My personal Xero subscription now costs me around $35 a month. That means around 59,999 others have to pay the same as me, just to cover her salary – and I suppose another 6000 for the superannuation.

Macquarie Group CEO Shemara Wikramanayake is Australia’s highest-paid CEOs, banking $29.4m in 2024. The banker has a market cap around $70 billion. Xero is worth around $24bn.

Singh Cassidy was listed as Australia’s 35th best paid CEO of 2024 on $6.73. But this pay deal makes CBA boss Matt Comyn on $7.17m running a $260bn bank with earnings per share (EPS) of $3+ look like a bargain boss. Xero’s EPS is a 10th of CBA’s at around the same price.

Seek CEO Ian Narev is on around $5m with a base salary of $1.9m. Seek’s EPS is $0.22 cents. The shares are worth around $21.

Boards say they do this for the shareholders, which is their duty, but is the Xero boss 3x more valuable than the head of Australia’s biggest bank?

And is the Xero board saying there’s no executive in Australia capable of delivering shareholder value while also offering better shareholder value and thus they need to meet the US market on executive pay?

There’s no doubt that Singh Cassidy is doing a great job at Xero. But as incentives go, is skewing the job she’s paid to do towards jacking up the share price the right way to go about it?

As the late Charlie Munger from Berkshire Hathaway observed: “Show me the incentive, and I’ll show you the outcome.”

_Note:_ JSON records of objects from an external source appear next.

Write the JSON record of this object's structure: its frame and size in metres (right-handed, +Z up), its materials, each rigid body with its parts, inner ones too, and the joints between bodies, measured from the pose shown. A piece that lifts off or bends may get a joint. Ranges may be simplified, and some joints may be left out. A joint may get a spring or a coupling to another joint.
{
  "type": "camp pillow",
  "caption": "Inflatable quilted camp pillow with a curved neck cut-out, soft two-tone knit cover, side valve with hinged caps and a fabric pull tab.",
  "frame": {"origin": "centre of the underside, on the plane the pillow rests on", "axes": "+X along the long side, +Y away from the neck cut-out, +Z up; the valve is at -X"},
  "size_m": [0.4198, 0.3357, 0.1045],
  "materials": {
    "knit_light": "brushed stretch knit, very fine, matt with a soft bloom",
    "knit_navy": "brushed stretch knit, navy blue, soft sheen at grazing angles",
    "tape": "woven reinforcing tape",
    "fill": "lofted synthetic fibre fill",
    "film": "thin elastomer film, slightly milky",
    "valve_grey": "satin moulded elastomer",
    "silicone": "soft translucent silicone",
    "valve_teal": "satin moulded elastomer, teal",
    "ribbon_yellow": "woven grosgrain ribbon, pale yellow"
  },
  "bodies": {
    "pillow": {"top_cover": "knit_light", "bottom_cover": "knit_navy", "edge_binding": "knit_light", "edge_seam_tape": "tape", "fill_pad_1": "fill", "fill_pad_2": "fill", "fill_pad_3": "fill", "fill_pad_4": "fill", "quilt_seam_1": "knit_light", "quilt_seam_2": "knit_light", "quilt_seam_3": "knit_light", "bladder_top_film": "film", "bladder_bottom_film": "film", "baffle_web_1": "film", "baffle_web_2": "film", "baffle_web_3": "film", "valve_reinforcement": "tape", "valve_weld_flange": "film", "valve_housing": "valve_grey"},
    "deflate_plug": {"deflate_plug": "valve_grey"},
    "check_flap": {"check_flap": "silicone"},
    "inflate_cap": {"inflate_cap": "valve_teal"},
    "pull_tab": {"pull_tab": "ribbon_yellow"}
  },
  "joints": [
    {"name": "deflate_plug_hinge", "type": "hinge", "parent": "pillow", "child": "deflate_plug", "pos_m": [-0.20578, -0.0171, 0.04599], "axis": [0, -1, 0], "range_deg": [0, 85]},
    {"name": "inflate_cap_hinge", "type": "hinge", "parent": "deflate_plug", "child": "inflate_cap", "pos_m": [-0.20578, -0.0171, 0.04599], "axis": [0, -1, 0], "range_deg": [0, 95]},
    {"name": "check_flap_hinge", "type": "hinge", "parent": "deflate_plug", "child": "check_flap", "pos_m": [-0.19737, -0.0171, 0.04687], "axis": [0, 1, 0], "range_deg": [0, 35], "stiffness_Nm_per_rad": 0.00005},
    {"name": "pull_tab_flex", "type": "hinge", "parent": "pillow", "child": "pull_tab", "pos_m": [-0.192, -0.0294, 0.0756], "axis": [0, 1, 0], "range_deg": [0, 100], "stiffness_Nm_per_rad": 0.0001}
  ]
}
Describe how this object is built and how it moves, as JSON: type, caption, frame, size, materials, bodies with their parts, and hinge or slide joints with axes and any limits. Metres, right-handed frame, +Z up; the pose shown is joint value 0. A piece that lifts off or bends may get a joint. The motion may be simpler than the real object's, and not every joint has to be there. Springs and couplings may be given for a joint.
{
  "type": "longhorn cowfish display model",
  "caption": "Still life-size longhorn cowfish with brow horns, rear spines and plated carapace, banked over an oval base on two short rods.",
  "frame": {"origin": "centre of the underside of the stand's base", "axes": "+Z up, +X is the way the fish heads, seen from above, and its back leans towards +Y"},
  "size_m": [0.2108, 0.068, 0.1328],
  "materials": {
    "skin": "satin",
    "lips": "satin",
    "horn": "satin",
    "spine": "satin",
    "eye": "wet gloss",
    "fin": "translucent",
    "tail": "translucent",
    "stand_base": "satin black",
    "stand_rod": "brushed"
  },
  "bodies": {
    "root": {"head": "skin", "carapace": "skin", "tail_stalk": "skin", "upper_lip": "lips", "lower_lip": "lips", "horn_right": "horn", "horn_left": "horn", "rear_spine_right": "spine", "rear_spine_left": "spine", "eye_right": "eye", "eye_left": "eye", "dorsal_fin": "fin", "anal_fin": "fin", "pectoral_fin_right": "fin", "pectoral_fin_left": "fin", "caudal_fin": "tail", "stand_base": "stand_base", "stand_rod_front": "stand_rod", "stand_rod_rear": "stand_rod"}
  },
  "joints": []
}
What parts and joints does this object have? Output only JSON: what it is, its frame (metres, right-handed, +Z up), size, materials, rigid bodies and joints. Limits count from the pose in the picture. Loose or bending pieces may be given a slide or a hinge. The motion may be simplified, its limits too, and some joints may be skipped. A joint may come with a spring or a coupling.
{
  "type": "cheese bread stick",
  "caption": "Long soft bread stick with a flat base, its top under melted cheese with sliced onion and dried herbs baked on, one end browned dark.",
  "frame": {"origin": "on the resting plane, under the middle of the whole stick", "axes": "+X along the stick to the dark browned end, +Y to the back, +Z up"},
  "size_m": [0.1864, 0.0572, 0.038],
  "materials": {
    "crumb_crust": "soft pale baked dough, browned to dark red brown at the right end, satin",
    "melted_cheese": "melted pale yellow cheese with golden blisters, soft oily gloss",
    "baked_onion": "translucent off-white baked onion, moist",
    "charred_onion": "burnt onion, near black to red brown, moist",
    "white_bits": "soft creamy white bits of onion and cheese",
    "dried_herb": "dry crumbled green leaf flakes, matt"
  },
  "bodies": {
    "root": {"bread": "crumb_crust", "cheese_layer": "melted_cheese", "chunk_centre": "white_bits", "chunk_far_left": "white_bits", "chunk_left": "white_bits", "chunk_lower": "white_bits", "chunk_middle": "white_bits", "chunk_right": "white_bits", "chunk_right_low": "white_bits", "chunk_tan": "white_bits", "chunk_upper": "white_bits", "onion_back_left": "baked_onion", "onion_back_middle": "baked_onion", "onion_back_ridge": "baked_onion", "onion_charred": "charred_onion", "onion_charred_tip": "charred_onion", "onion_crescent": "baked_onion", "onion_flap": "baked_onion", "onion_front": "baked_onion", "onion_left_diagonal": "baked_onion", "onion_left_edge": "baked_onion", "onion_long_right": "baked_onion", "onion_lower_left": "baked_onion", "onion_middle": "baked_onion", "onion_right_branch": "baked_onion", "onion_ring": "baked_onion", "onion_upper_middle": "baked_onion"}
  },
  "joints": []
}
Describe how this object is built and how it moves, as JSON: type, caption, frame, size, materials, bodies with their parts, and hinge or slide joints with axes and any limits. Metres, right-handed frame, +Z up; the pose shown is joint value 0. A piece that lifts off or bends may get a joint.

This figure is enough to make even Ruslan Kogan blush, although his story as Kogan.com’s cofounder, key shareholder and boss is a reminder of the swings and roundabouts of corporate life.

After being Australia’s third highest paid executive in 2023, taking home $17.2m, that fell to $2.2m as Kogan.com shares dropped to a six-year low under $5.

Who knows where Xero’s share price will head in the Trump era. But this Cozzie Livs writer is looking around for an accountancy platform subscription with a more affordable CEO.